La grande vallée
Partagés entre les communes de Couëron et Saint-Etienne de Montluc, plus de 2 000 hectares de marais forment une vaste zone humide appelée la “Grande Vallée”. En contact régulier avec la Loire, ces marais illustrent un long processus de conquête de la plaine alluvionnaire, dont l’homme a très tôt su tirer profit afin d’étendre les terres cultivables et les pâturages.
CRÉATION ET GESTION DES MARAIS
L’histoire de l’aménagement des marais de Saint-Etienne-de-Montluc et de Couëron remonte au Moyen Age. Installés sur la rive sud, les moines de l'abbaye cistercienne de Buzay commencèrent, à partir du XIIe siècle, à aménager un chapelet d’anciennes îles sur la rive nord. Ainsi, durant des siècles les moines ont creusé, drainé et mis en valeur ces marais afin d’en tirer profit, notamment par l’élevage de bovins et de chevaux. Les XVIIIe et XIXe siècles marquent une seconde phase d’aménagement de ces marais. Au début des années 1820, deux ouvrages hydrauliques importants sont édifiés : l’écluse de Vair et du Dareau. Essentiels pour une gestion efficace des niveaux d’eau dans les marais, ces ouvrages permettent l’évacuation du trop-plein d’eau en hiver et d’assurer, l’été, les entrées d’eau de la Loire. Ce labyrinthe d’étiers, de canaux et douves, où la régularisation hydraulique est assurée par plus de 80 vannes, est géré depuis 2011 par l’association syndicale des marais de Saint-Etienne et Couëron. Ces marais estuariens à vocation agricole sont également des espaces fragiles, à haute valeur environnementale, en abritant une faune et une flore remarquables à découvrir au fil des saisons.
PORTRAIT DE CLAUDE BABIN
Claude Babin est né à deux kilomètres de là, au lieu-dit La Sénéchalais sur la commune de Saint-Étienne-de-Montluc.
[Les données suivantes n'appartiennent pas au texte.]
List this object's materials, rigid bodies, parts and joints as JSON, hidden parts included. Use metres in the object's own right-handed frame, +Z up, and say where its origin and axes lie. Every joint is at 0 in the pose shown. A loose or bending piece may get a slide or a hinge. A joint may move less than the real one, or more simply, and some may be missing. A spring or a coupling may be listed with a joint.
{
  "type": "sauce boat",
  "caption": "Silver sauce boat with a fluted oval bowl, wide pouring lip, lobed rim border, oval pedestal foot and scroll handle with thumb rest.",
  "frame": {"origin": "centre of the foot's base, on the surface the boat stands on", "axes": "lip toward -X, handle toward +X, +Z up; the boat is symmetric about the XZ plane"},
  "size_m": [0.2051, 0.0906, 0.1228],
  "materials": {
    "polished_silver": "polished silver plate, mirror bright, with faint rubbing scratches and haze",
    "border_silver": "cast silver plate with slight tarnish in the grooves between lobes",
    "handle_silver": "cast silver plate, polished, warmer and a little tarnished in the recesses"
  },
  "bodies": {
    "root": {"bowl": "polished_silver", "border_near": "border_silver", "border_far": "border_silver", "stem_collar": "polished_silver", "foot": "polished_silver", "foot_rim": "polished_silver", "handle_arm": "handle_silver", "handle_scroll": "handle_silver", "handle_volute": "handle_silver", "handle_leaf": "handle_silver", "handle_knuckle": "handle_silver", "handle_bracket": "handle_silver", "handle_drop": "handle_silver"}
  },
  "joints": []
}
On pourrait croire qu’il aime mécaniquement ce territoire simplement parce qu’il y a passé toute sa vie, mais ce serait réducteur. Claude et les marais ne font qu’un. Sur le fronton d’un bâtiment de sa ferme, à La Sénéchalais, il a fait peindre une fresque qui représente les marais, une vache avec son veau devant une petite écluse. Une véritable déclaration d’amour.
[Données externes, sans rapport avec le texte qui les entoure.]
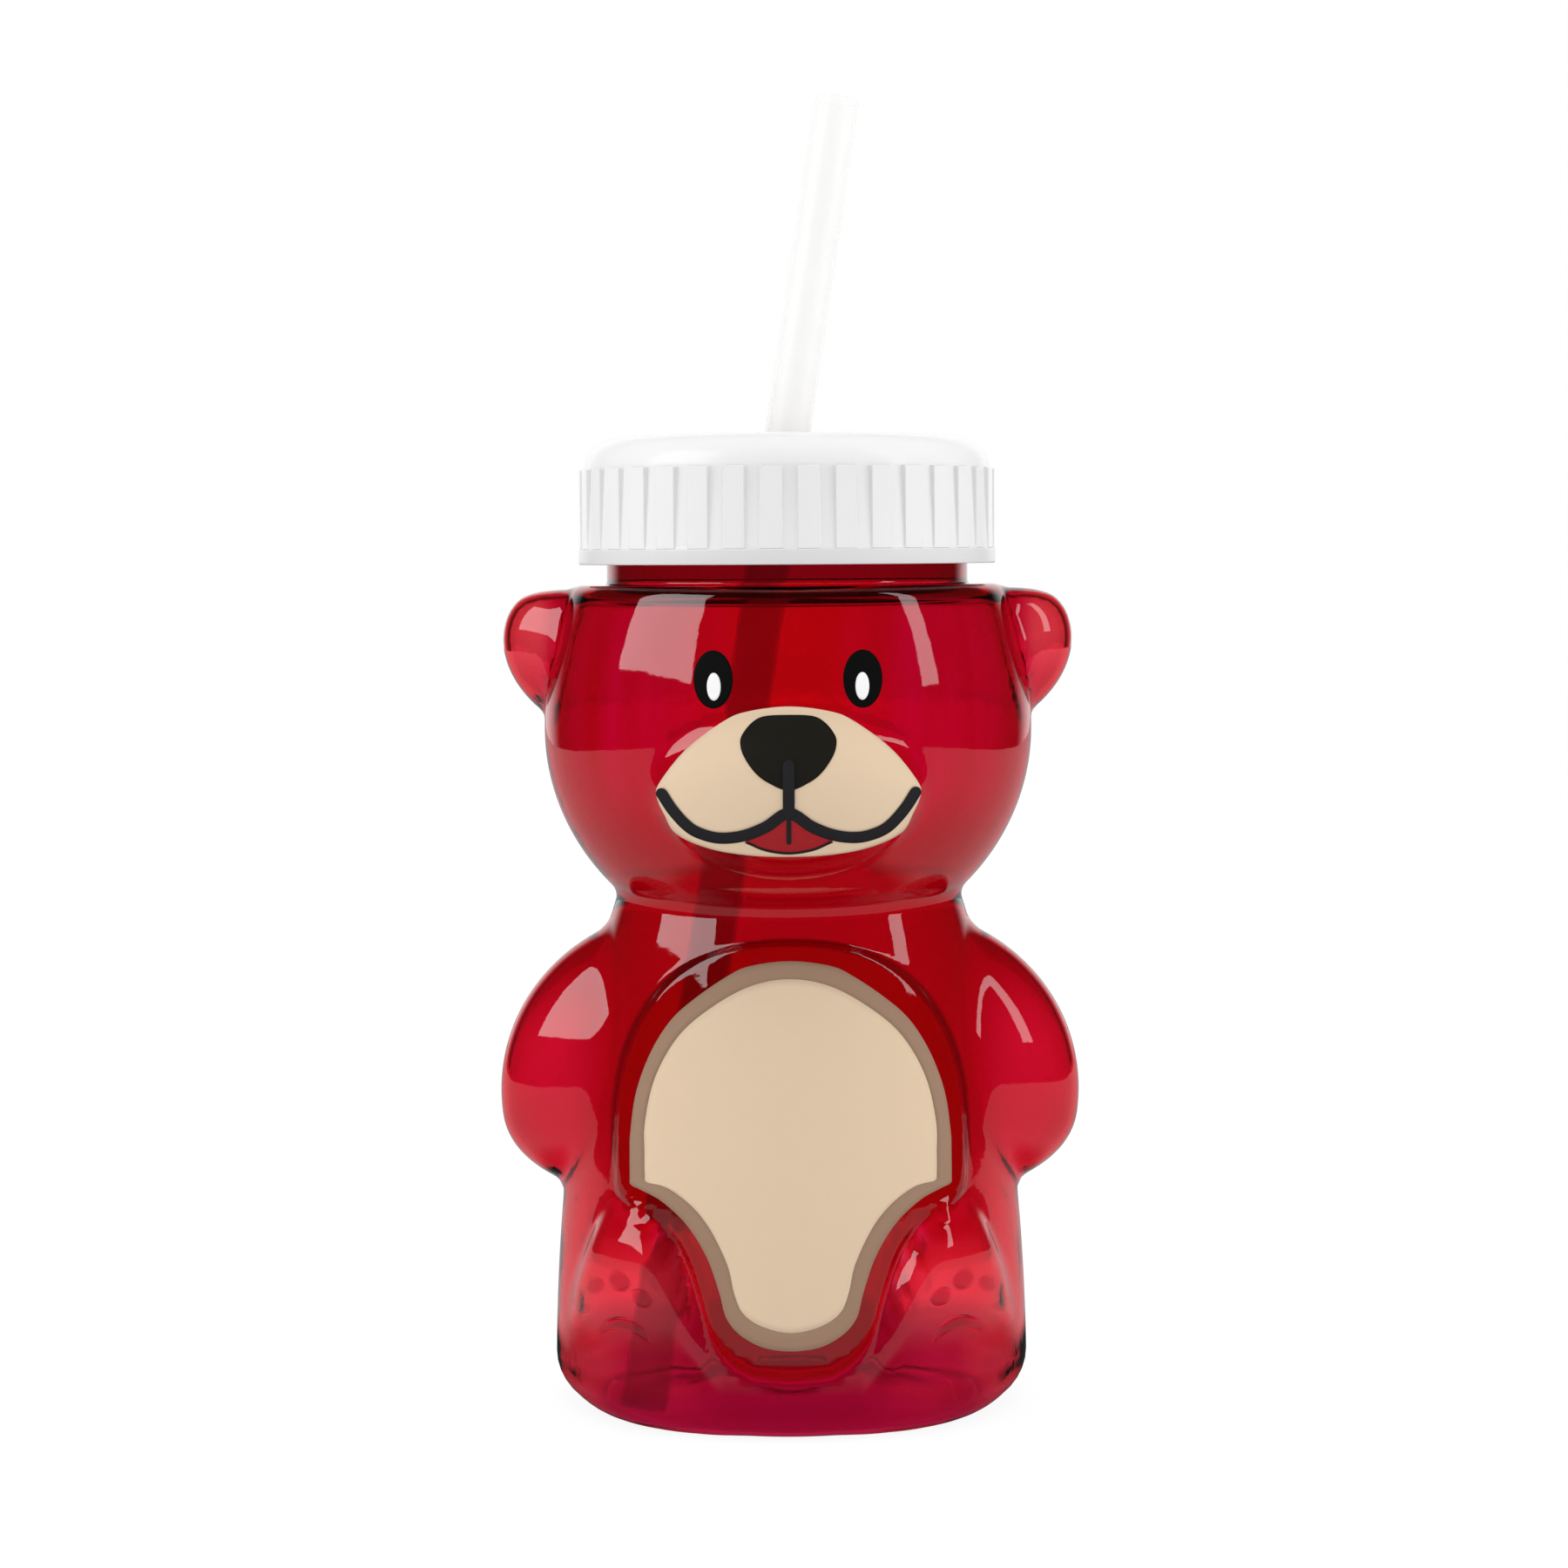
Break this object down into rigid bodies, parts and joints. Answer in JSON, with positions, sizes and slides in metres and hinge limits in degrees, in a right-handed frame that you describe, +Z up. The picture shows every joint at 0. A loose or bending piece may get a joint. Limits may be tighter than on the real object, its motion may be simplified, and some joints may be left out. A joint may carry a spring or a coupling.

L’écheveau imaginé par les moines cisterciens n’a donc plus de secrets pour Claude Babin. Pour poursuivre notre chemin à travers les marais vers l’étier de la Gicquelais, il nous conseille de passer par l’écluse de Vair, celle-là même qu’il a fait peindre dans sa ferme. En tant qu’éclusier, il devrait l’entretenir mais il ne va plus l’actionner depuis sa rénovation. Claude Babin boude l’écluse de Vair, vexé que les ingénieurs n’aient pas pris la peine de le consulter avant de la transformer en une vanne compliquée, chère et inutile à ses yeux. Le plus vieil ouvrage hydraulique des marais – il remonte à la fondation de l’abbaye de Buzay, au XIIe siècle – avait pourtant été équipé en 1820 de portes d’èbe et de flot qui pouvaient s’ouvrir et se refermer à la seule force des marées. Claude Babin dit qu’il suffisait de les remettre en état plutôt que d’affubler l’écluse de ce portique disgracieux qui a prématurément vieilli.
LE CHANTIER NAVAL FOUCHARD
Créé par le grand-père, géré depuis quelques décennies par le père, Loïc, qui va bientôt passer la main à son fils, le chantier Fouchard est une affaire de famille et de savoir-faire qui se transmet depuis trois générations. Loïc fait son apparition au volant d’un monte-charge qu’il gare sans ménagement. La soixantaine bien entamée, en bleu de travail et la carrure de l’artisan qui a passé sa vie à soulever de lourdes pièces de bois, il a sa mine renfrognée des mauvais jours : il vient encore de ramasser des détritus jetés dans les marais par des promeneurs négligents.
Avec son petit atelier en tôle ondulée et son unique cale qui plonge dans la vase de l’étier, le chantier Fouchard ne paye pas de mine mais il est considéré comme l’une des meilleures charpenteries de marine de toute la région. Sur de sérieux tréteaux, un mât de dix-sept mètres de long, en pin d’Oregon, est couvé du regard par son propriétaire, un capitaine au long cours à la retraite et désormais marié au Swastika, un ketch britannique de 1908 classé au titre des Monuments historiques et comme tel restauré dans les règles de l’art par les Fouchard, au même titre que d’autres bateaux à forte valeur patrimoniale comme le Lechalas, le Va Pas Trop Vite, le Kurun, le Farewell ou le Vétille.